Par conséquent, il est impératif de se dissocier de tout groupe ou individu qui lance des rumeurs visant à diffamer une personne, de ne jamais partager le contenu des rumeurs ni encourager la diffamation par sa présence dans l’audience des « Lives » controversés, de ne pas s’impliquer en émettant des commentaires haineux ou portant préjudice à la victime. Car la loi est claire et quiconque d’engage sur cette voie pourrait être également responsable devant la justice au même titre que l’émetteur de la diffamation.

Soutenir la victime publiquement, condamner et rejeter en tant que communauté l’agression enclenchée, car l’indivision profite à l’agresseur et demain n’importe qui pourrait se retrouver dans la même situation, isolé et démuni. Ne jamais blâmer la victime, car malgré tout ce qu’un agresseur avance comme argument et preuves pour justifier la légitimité de son attaque, il n’a aucun droit de se substituer à la fois à la police, procureur, avocat, juge, geôlier, tortionnaire et prêtre.

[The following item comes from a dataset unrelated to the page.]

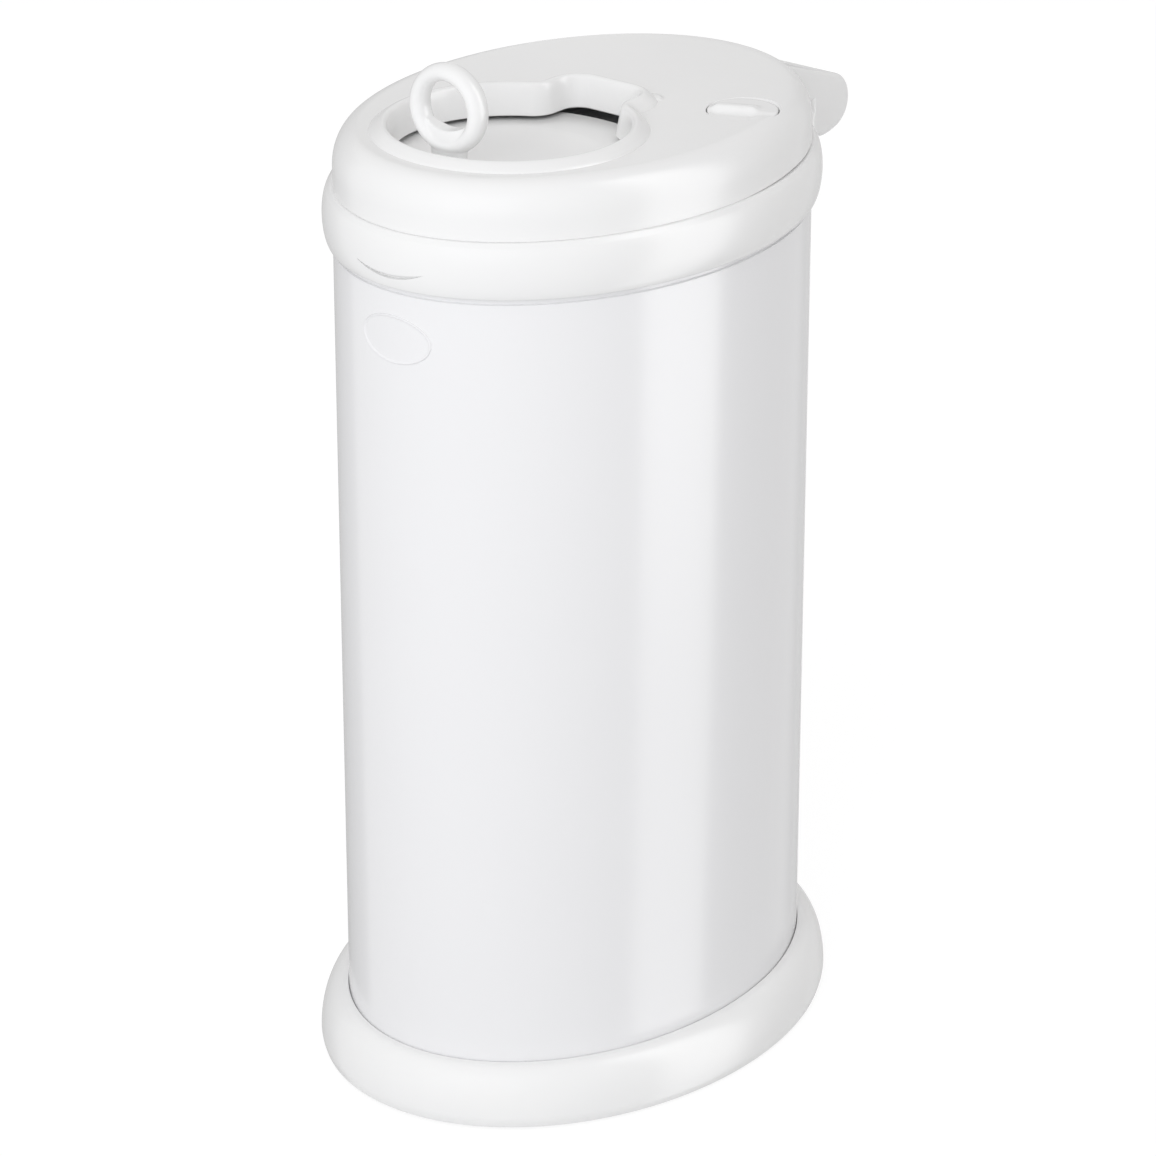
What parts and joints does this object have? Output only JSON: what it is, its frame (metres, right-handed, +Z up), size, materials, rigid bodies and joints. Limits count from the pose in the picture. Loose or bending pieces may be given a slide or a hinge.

Et si on est intimidé ou avons peur de l’agresseur, soutenir la victime en secret pourrait être salvateur pour elle, car dans la balance du bien contre le mal, chaque once est précieuse et fait pencher la balance.

Mais que faire si l’on est soi-même victime de diffamation : dans ce cas-là, il ne faut jamais répondre directement aux attaques car toute réponse négative pourrait potentiellement peser dans la balance du jugement face aux diffamateurs. D’ailleurs ces derniers s’emploient par tous les moyens à provoquer une réaction hostile ou émotive de la victime pour s’en servir contre elle : Tout comme la sorcière au moyen âge si elle avoue sous la torture, elle est coupable si elle résiste à la torture et se défend alors elle est également coupable.

La meilleure approche serait de s’adresser à la police et au tribunal, les seuls habilités à appliquer la loi et rendre justice aux personnes souffrant de préjudice de ces agresseurs.

La victime doit rester forte face à la marée des attaques, comprendre les raisons du phénomène et les dissocier de sa personne. Elle doit s’ouvrir et chercher du réconfort auprès de sa famille et amis, continuer à communiquer positivement, s’occuper à faire les choses qu’elle aime, s’éloigner des personnes négatives et couper court aux sources lui causant un stress émotionnel, le temps que la justice suive son court.

Le combat pour la vérité est une lutte incessante contre le feu du bucher, et seules les actions positives sont capables d’éteindre le brasier allumé de toutes parts.

Comme en toute guerre celui qui gagne est celui qui résiste le plus.